→ Stored data:
╔══

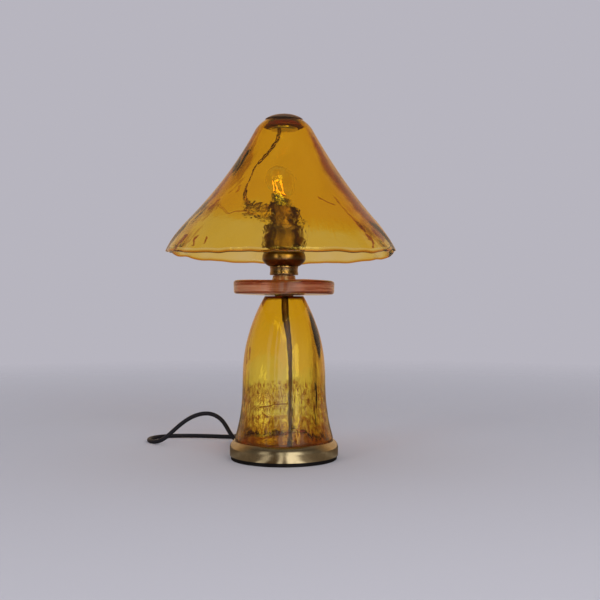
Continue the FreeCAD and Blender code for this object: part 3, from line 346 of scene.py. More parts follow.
def tube_along(name, places, radius, resolution):
    """A round tube on a smooth line with these places as its control points."""
    let_go()
    line = bpy.data.curves.new(name, "CURVE")
    line.dimensions = "3D"
    spline = line.splines.new("NURBS")
    spline.points.add(len(places) - 1)
    for point, place in zip(spline.points, places):
        point.co = (*place, 1)
    spline.order_u = 3
    spline.use_endpoint_u = True
    spline.resolution_u = resolution
    line.bevel_depth = radius
    line.bevel_resolution = 6
    line.use_fill_caps = True
    piece = bpy.data.objects.new(name, line)
    bpy.context.collection.objects.link(piece)
    return piece


# ------------------------------------------------------------------ finishes
# Bright bands that metal reflects: their brightness by the turn from the front in degrees.
WINDOWS = [
    (-180, 0.20), (-130, 0.20), (-110, 0.08), (-54, 0.08), (-48, 0.55), (-35, 0.55),
    (-30, 0.03), (-12, 0.03), (-8, 0.85), (-3, 0.90), (0, 0.12), (5, 0.15), (10, 1.25),
    (32, 1.10), (44, 0.20), (70, 0.08), (110, 0.08), (130, 0.20), (180, 0.20),
]


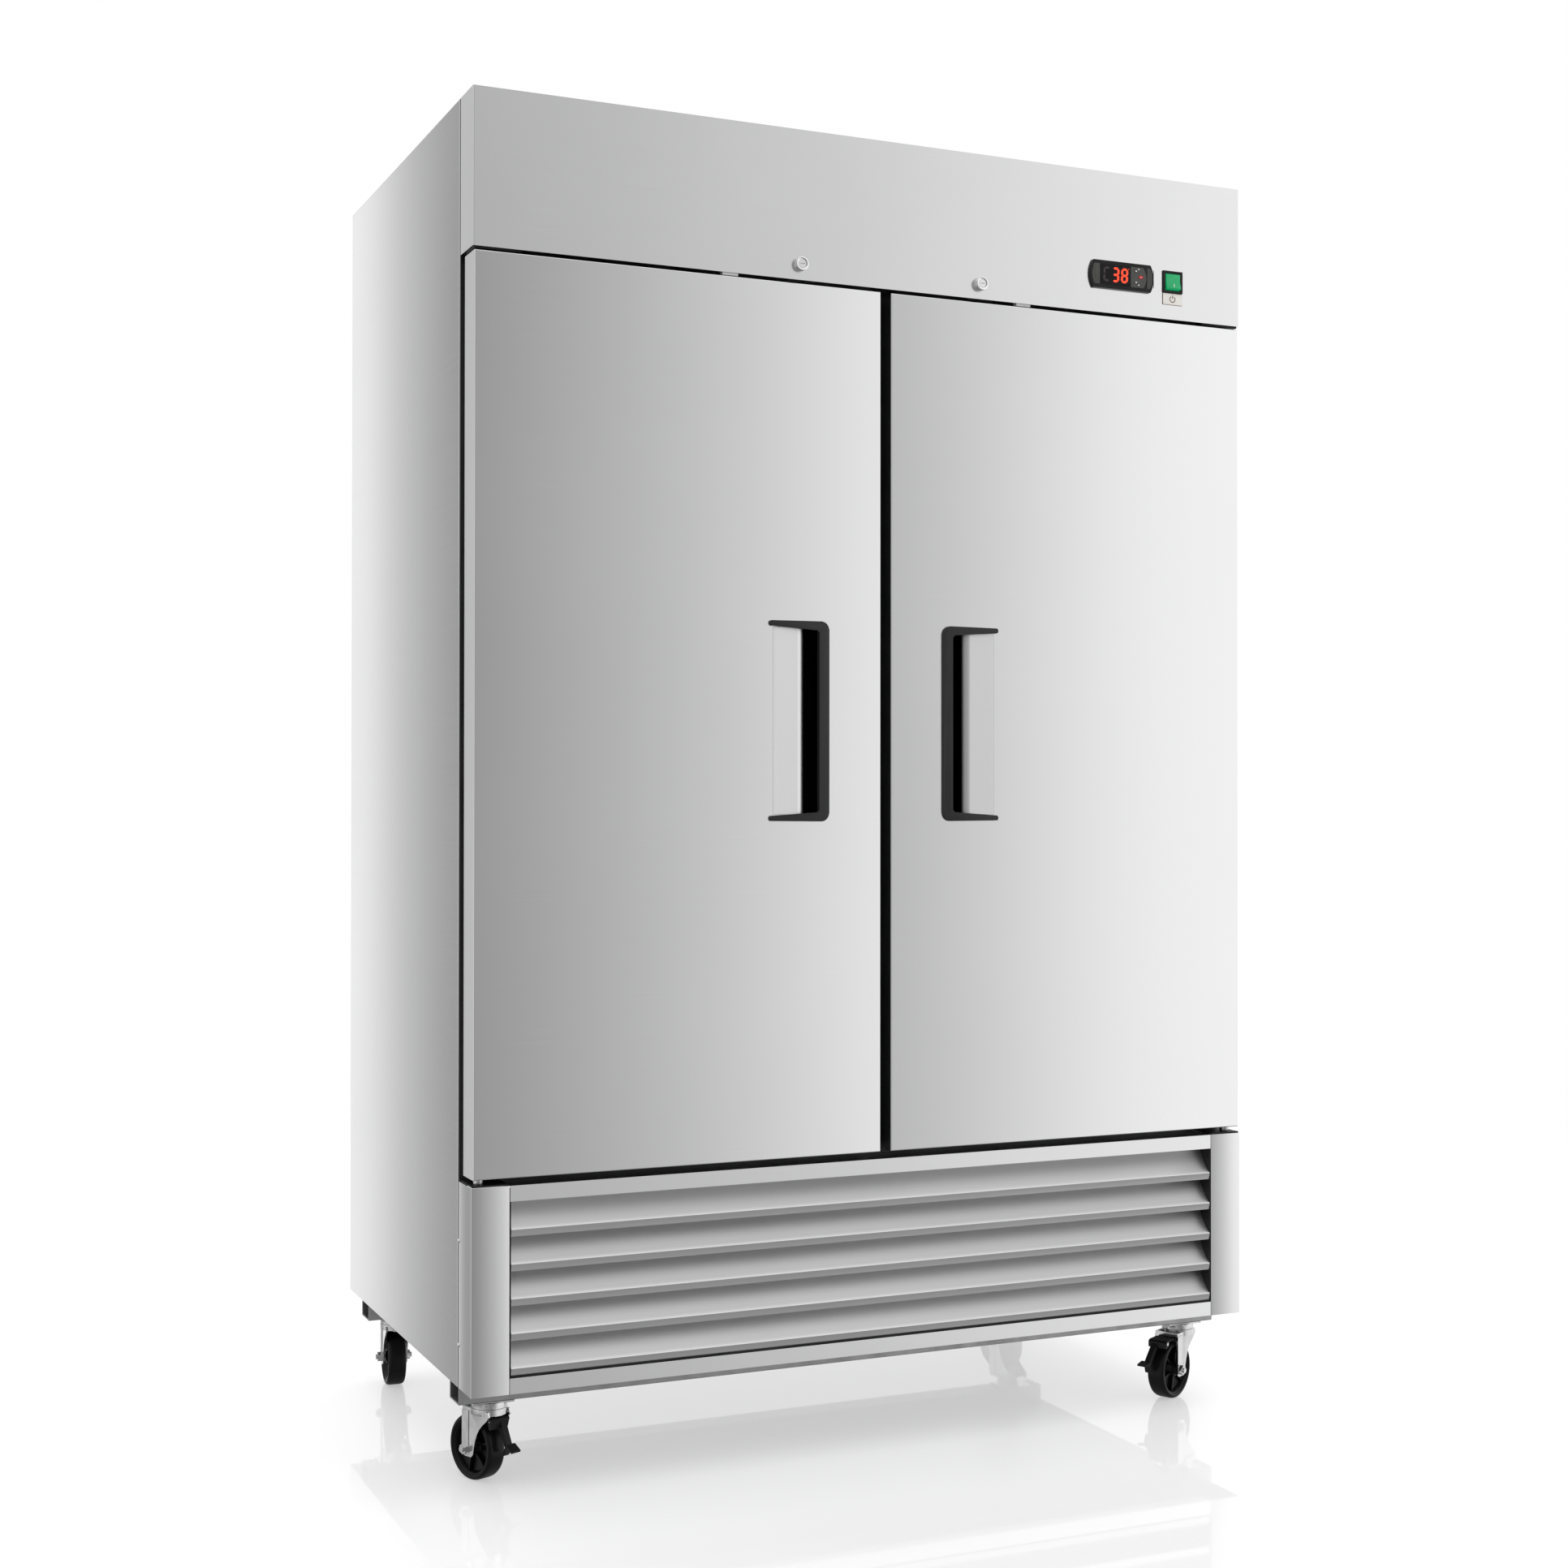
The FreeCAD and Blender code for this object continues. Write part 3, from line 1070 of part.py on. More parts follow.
def casters():
    caster_plates()
    for ending, side, end, heading, brake in CASTERS:
        node(f"caster_fork_{ending}", at_heading(caster_fork(brake), side, end, heading))
        wheel = at_heading(group([caster_wheel()]), side, end, heading)
        node(f"caster_wheel_{ending}", wheel)
        if brake:
            node(f"caster_brake_{ending}", at_heading(caster_brake(brake), side, end, heading))


# ---------------------------------------------------------------- the whole refrigerator
def build():
    for make in (side_panels, back_panel, top_panel, base_pans, header_panel, corner_posts, grille_frame,
                 grille_cheeks, grille_blades, base_rails, interior_liner, foam_insulation, door_frame,
                 shelf_supports, wire_shelves, evaporator_cover, evaporator_coil, condenser_coil, fans,
                 fan_motors, compressor, refrigerant_tubes, electrical_box, cabinet_lamps,
                 temperature_controller, power_switch, locks, door_sensors, door_hinges, panel_screws,
                 casters):
        make()
    door_parts("left", -1, -d.lock_left)
    door_parts("right", 1, d.lock_right)
    doc.recompute()


def check():
    """Stop at any feature that failed, or any sub-part without sound solids."""
    for item in doc.Objects:
        if "Invalid" in item.State or "Error" in item.State:
            raise RuntimeError(f"{item.Label} ({item.Name}) failed: {item.State}")
    for label, piece in nodes.items():
        if piece.Shape.isNull() or not piece.Shape.isValid() or not piece.Shape.Solids:
            raise RuntimeError(f"{label} has no valid solid")


def export():
    os.makedirs("parts", exist_ok=True)
    for label, piece in nodes.items():
        piece.Shape.exportStep(f"parts/{label}.step")
        print(f"{label}: {len(piece.Shape.Solids)} solids, {piece.Shape.Volume / 1000:.1f} cm3")
    print(len(nodes), "nodes")


build()
check()
export()
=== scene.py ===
"""Looks of the two-door reach-in refrigerator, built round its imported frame.

Metres, row frame: +X to the viewer's right, +Y to the back, +Z up. CAD nodes whose shape is right keep it
and get a finish; the rest are replaced by finer meshes that ride on the same bodies.
"""
import json
import math

import bmesh
import bpy
from mathutils import Matrix, Vector

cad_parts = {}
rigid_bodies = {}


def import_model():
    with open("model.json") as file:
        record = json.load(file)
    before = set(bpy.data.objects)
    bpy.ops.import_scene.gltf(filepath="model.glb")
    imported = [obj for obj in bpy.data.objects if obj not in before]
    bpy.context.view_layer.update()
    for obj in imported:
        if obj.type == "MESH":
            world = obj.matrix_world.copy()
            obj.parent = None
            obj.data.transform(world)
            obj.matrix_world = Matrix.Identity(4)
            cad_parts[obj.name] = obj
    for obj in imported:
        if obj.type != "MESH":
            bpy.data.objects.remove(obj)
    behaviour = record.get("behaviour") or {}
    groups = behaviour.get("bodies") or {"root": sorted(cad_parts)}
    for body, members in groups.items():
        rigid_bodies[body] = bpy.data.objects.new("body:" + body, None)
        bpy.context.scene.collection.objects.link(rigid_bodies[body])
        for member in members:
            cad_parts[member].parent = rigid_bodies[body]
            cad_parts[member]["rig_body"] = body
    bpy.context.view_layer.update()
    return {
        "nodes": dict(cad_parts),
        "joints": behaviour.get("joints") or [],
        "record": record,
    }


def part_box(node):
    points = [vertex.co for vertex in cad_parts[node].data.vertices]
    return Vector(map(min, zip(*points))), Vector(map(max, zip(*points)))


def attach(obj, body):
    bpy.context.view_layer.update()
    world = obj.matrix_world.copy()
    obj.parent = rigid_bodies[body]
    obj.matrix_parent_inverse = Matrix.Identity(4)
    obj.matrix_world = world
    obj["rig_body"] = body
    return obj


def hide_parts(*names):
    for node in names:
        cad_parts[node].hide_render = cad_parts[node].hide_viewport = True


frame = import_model()

MM = 0.001
SHARP_ANGLE = 35.0  # degrees: an edge that turns more than this stays a crease
CORNERS = ("front_left", "front_right", "rear_left", "rear_right")
SCENE = bpy.context.scene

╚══

→ Exercise requirements:
Take the lines above and print them exactly.

→ In response:
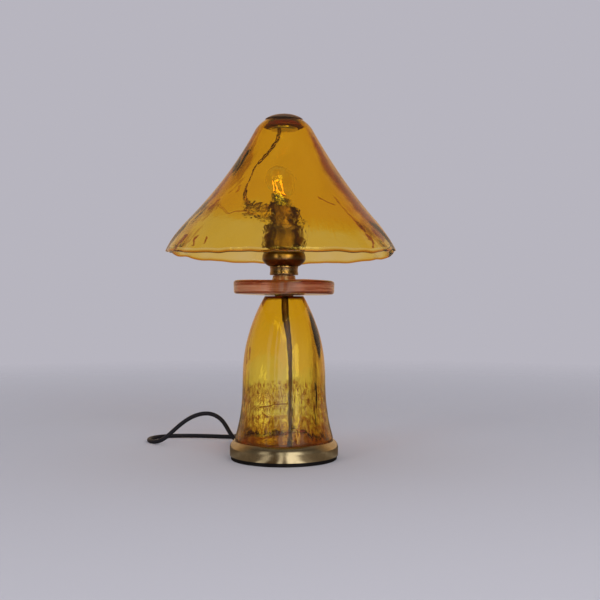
Continue the FreeCAD and Blender code for this object: part 3, from line 346 of scene.py. More parts follow.
def tube_along(name, places, radius, resolution):
    """A round tube on a smooth line with these places as its control points."""
    let_go()
    line = bpy.data.curves.new(name, "CURVE")
    line.dimensions = "3D"
    spline = line.splines.new("NURBS")
    spline.points.add(len(places) - 1)
    for point, place in zip(spline.points, places):
        point.co = (*place, 1)
    spline.order_u = 3
    spline.use_endpoint_u = True
    spline.resolution_u = resolution
    line.bevel_depth = radius
    line.bevel_resolution = 6
    line.use_fill_caps = True
    piece = bpy.data.objects.new(name, line)
    bpy.context.collection.objects.link(piece)
    return piece


# ------------------------------------------------------------------ finishes
# Bright bands that metal reflects: their brightness by the turn from the front in degrees.
WINDOWS = [
    (-180, 0.20), (-130, 0.20), (-110, 0.08), (-54, 0.08), (-48, 0.55), (-35, 0.55),
    (-30, 0.03), (-12, 0.03), (-8, 0.85), (-3, 0.90), (0, 0.12), (5, 0.15), (10, 1.25),
    (32, 1.10), (44, 0.20), (70, 0.08), (110, 0.08), (130, 0.20), (180, 0.20),
]


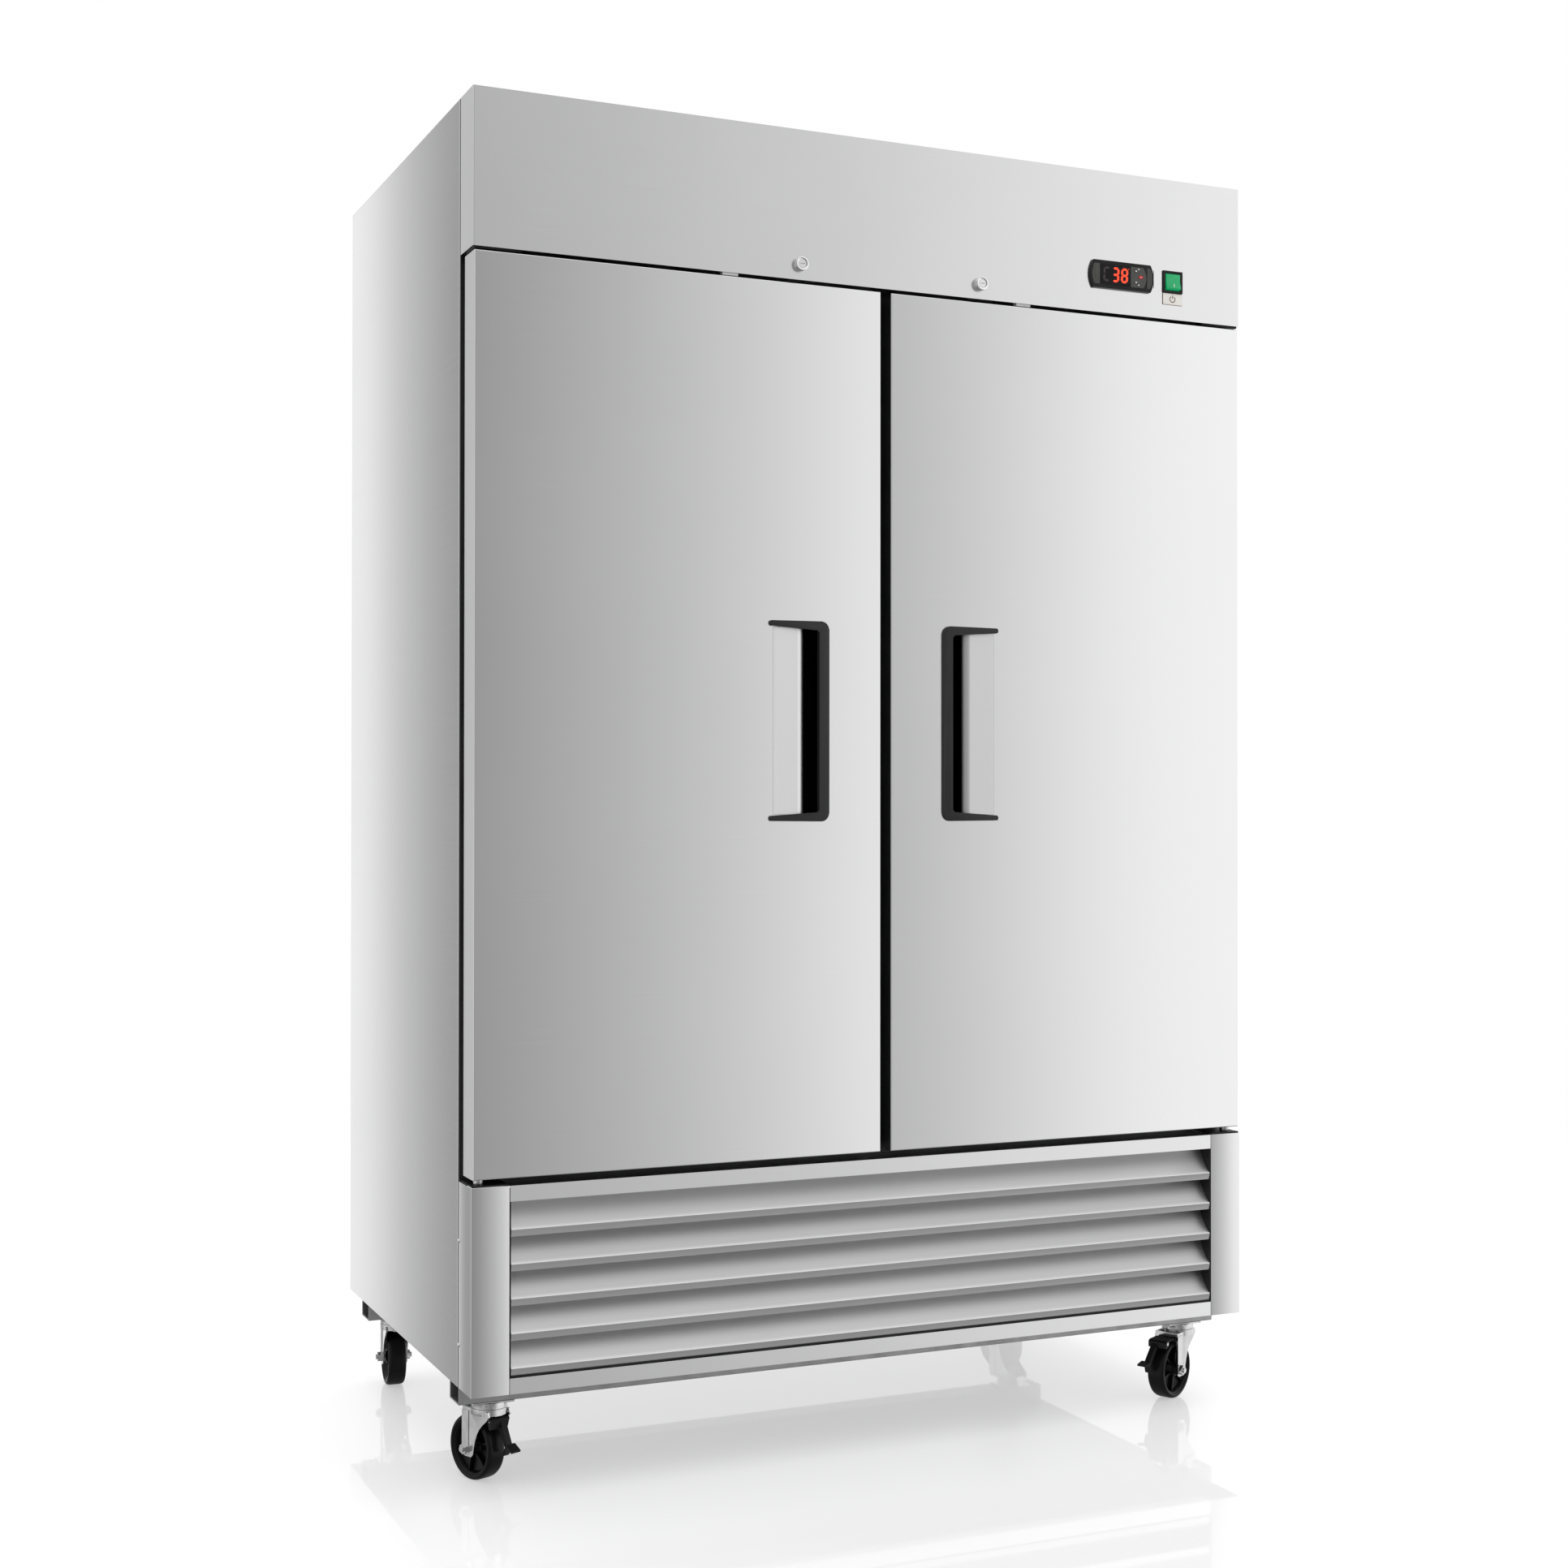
The FreeCAD and Blender code for this object continues. Write part 3, from line 1070 of part.py on. More parts follow.
def casters():
    caster_plates()
    for ending, side, end, heading, brake in CASTERS:
        node(f"caster_fork_{ending}", at_heading(caster_fork(brake), side, end, heading))
        wheel = at_heading(group([caster_wheel()]), side, end, heading)
        node(f"caster_wheel_{ending}", wheel)
        if brake:
            node(f"caster_brake_{ending}", at_heading(caster_brake(brake), side, end, heading))


# ---------------------------------------------------------------- the whole refrigerator
def build():
    for make in (side_panels, back_panel, top_panel, base_pans, header_panel, corner_posts, grille_frame,
                 grille_cheeks, grille_blades, base_rails, interior_liner, foam_insulation, door_frame,
                 shelf_supports, wire_shelves, evaporator_cover, evaporator_coil, condenser_coil, fans,
                 fan_motors, compressor, refrigerant_tubes, electrical_box, cabinet_lamps,
                 temperature_controller, power_switch, locks, door_sensors, door_hinges, panel_screws,
                 casters):
        make()
    door_parts("left", -1, -d.lock_left)
    door_parts("right", 1, d.lock_right)
    doc.recompute()


def check():
    """Stop at any feature that failed, or any sub-part without sound solids."""
    for item in doc.Objects:
        if "Invalid" in item.State or "Error" in item.State:
            raise RuntimeError(f"{item.Label} ({item.Name}) failed: {item.State}")
    for label, piece in nodes.items():
        if piece.Shape.isNull() or not piece.Shape.isValid() or not piece.Shape.Solids:
            raise RuntimeError(f"{label} has no valid solid")


def export():
    os.makedirs("parts", exist_ok=True)
    for label, piece in nodes.items():
        piece.Shape.exportStep(f"parts/{label}.step")
        print(f"{label}: {len(piece.Shape.Solids)} solids, {piece.Shape.Volume / 1000:.1f} cm3")
    print(len(nodes), "nodes")


build()
check()
export()
=== scene.py ===
"""Looks of the two-door reach-in refrigerator, built round its imported frame.

Metres, row frame: +X to the viewer's right, +Y to the back, +Z up. CAD nodes whose shape is right keep it
and get a finish; the rest are replaced by finer meshes that ride on the same bodies.
"""
import json
import math

import bmesh
import bpy
from mathutils import Matrix, Vector

cad_parts = {}
rigid_bodies = {}


def import_model():
    with open("model.json") as file:
        record = json.load(file)
    before = set(bpy.data.objects)
    bpy.ops.import_scene.gltf(filepath="model.glb")
    imported = [obj for obj in bpy.data.objects if obj not in before]
    bpy.context.view_layer.update()
    for obj in imported:
        if obj.type == "MESH":
            world = obj.matrix_world.copy()
            obj.parent = None
            obj.data.transform(world)
            obj.matrix_world = Matrix.Identity(4)
            cad_parts[obj.name] = obj
    for obj in imported:
        if obj.type != "MESH":
            bpy.data.objects.remove(obj)
    behaviour = record.get("behaviour") or {}
    groups = behaviour.get("bodies") or {"root": sorted(cad_parts)}
    for body, members in groups.items():
        rigid_bodies[body] = bpy.data.objects.new("body:" + body, None)
        bpy.context.scene.collection.objects.link(rigid_bodies[body])
        for member in members:
            cad_parts[member].parent = rigid_bodies[body]
            cad_parts[member]["rig_body"] = body
    bpy.context.view_layer.update()
    return {
        "nodes": dict(cad_parts),
        "joints": behaviour.get("joints") or [],
        "record": record,
    }


def part_box(node):
    points = [vertex.co for vertex in cad_parts[node].data.vertices]
    return Vector(map(min, zip(*points))), Vector(map(max, zip(*points)))


def attach(obj, body):
    bpy.context.view_layer.update()
    world = obj.matrix_world.copy()
    obj.parent = rigid_bodies[body]
    obj.matrix_parent_inverse = Matrix.Identity(4)
    obj.matrix_world = world
    obj["rig_body"] = body
    return obj


def hide_parts(*names):
    for node in names:
        cad_parts[node].hide_render = cad_parts[node].hide_viewport = True


frame = import_model()

MM = 0.001
SHARP_ANGLE = 35.0  # degrees: an edge that turns more than this stays a crease
CORNERS = ("front_left", "front_right", "rear_left", "rear_right")
SCENE = bpy.context.scene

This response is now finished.